Print the listing below from its opening line through the line holding "---------- driving dimensions", both ends included.

= Given material =
########################################
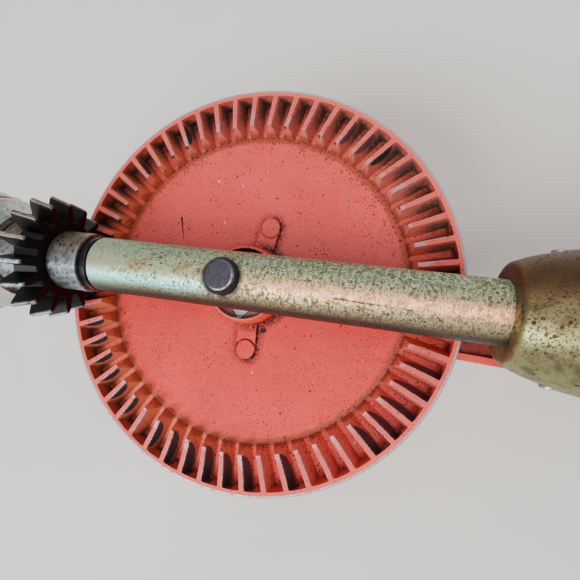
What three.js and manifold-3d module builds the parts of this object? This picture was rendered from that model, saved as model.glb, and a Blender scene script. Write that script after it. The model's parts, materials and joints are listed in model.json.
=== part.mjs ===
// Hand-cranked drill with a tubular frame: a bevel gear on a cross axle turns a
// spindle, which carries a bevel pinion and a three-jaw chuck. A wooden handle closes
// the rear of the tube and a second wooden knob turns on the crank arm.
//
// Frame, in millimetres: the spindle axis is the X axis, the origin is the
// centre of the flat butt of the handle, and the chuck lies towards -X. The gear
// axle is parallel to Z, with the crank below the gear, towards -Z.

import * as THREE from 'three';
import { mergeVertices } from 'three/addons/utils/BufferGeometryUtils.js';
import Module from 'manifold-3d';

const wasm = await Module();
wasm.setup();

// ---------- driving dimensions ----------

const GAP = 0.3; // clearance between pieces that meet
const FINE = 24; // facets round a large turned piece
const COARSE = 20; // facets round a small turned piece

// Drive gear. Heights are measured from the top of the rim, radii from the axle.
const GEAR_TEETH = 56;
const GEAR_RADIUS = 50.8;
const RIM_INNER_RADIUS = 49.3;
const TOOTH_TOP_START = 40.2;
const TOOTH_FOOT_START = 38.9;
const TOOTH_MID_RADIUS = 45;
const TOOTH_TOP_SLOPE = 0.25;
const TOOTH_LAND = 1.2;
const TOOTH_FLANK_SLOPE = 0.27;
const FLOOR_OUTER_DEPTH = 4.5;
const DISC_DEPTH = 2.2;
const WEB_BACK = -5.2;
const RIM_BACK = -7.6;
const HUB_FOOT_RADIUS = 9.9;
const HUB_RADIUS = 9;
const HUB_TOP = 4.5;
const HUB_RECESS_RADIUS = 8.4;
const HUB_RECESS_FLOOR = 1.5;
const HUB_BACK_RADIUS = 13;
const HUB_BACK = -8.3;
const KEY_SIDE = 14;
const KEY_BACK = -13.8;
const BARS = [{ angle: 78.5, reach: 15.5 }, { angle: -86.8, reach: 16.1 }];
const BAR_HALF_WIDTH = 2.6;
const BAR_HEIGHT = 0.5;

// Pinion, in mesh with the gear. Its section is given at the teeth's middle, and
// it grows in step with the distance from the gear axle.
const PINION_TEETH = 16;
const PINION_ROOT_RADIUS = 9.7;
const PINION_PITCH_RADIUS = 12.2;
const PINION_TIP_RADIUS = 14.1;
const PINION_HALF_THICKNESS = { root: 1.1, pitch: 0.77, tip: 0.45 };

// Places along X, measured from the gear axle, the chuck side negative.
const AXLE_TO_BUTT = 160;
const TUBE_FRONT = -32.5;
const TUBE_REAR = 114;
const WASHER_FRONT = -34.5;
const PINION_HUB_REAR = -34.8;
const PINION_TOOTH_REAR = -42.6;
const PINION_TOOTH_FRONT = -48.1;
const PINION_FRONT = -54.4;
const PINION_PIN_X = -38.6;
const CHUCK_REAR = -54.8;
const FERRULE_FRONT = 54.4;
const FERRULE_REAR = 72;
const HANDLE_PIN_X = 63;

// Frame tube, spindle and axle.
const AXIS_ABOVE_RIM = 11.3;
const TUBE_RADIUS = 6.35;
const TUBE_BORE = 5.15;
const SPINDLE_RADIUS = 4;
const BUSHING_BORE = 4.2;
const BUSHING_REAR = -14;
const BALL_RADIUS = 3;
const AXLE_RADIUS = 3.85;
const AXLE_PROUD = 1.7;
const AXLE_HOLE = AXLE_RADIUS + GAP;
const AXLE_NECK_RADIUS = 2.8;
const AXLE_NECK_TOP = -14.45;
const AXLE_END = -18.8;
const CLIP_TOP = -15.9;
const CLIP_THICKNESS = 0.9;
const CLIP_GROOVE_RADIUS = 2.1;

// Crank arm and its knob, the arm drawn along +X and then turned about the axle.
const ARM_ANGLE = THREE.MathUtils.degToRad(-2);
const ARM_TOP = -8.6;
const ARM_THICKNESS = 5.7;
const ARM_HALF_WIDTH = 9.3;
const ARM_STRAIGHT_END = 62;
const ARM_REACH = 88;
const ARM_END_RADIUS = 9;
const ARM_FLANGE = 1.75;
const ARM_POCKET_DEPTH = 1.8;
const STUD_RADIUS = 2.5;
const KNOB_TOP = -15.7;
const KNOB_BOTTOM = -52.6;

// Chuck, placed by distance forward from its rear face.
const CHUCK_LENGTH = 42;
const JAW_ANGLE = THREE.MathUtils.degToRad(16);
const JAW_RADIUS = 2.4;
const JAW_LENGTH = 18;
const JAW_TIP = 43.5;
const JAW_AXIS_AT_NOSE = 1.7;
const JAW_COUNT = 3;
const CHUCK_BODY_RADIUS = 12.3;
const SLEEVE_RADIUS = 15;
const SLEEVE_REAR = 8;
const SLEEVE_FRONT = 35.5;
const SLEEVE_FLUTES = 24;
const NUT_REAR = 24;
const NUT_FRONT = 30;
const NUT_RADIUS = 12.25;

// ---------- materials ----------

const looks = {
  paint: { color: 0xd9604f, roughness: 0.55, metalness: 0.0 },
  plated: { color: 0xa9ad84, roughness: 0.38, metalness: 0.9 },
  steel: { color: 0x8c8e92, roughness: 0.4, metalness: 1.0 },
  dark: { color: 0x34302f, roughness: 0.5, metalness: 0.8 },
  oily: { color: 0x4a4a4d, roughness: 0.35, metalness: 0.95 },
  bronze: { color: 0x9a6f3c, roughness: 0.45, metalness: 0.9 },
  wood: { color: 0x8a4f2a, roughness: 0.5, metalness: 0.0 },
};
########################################
= Task result =
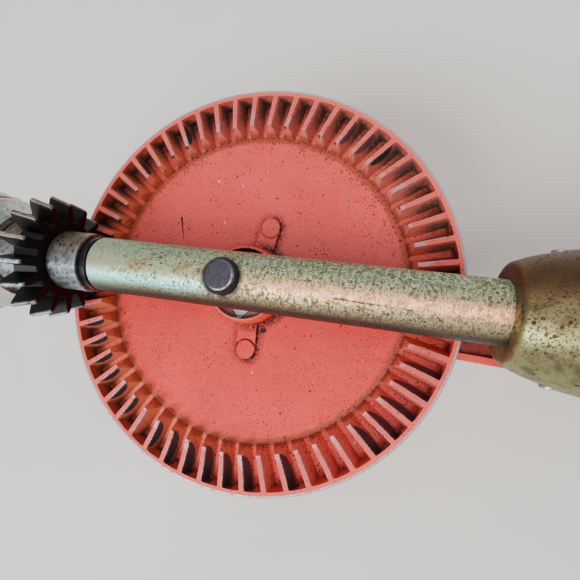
What three.js and manifold-3d module builds the parts of this object? This picture was rendered from that model, saved as model.glb, and a Blender scene script. Write that script after it. The model's parts, materials and joints are listed in model.json.
=== part.mjs ===
// Hand-cranked drill with a tubular frame: a bevel gear on a cross axle turns a
// spindle, which carries a bevel pinion and a three-jaw chuck. A wooden handle closes
// the rear of the tube and a second wooden knob turns on the crank arm.
//
// Frame, in millimetres: the spindle axis is the X axis, the origin is the
// centre of the flat butt of the handle, and the chuck lies towards -X. The gear
// axle is parallel to Z, with the crank below the gear, towards -Z.

import * as THREE from 'three';
import { mergeVertices } from 'three/addons/utils/BufferGeometryUtils.js';
import Module from 'manifold-3d';

const wasm = await Module();
wasm.setup();

// ---------- driving dimensions ----------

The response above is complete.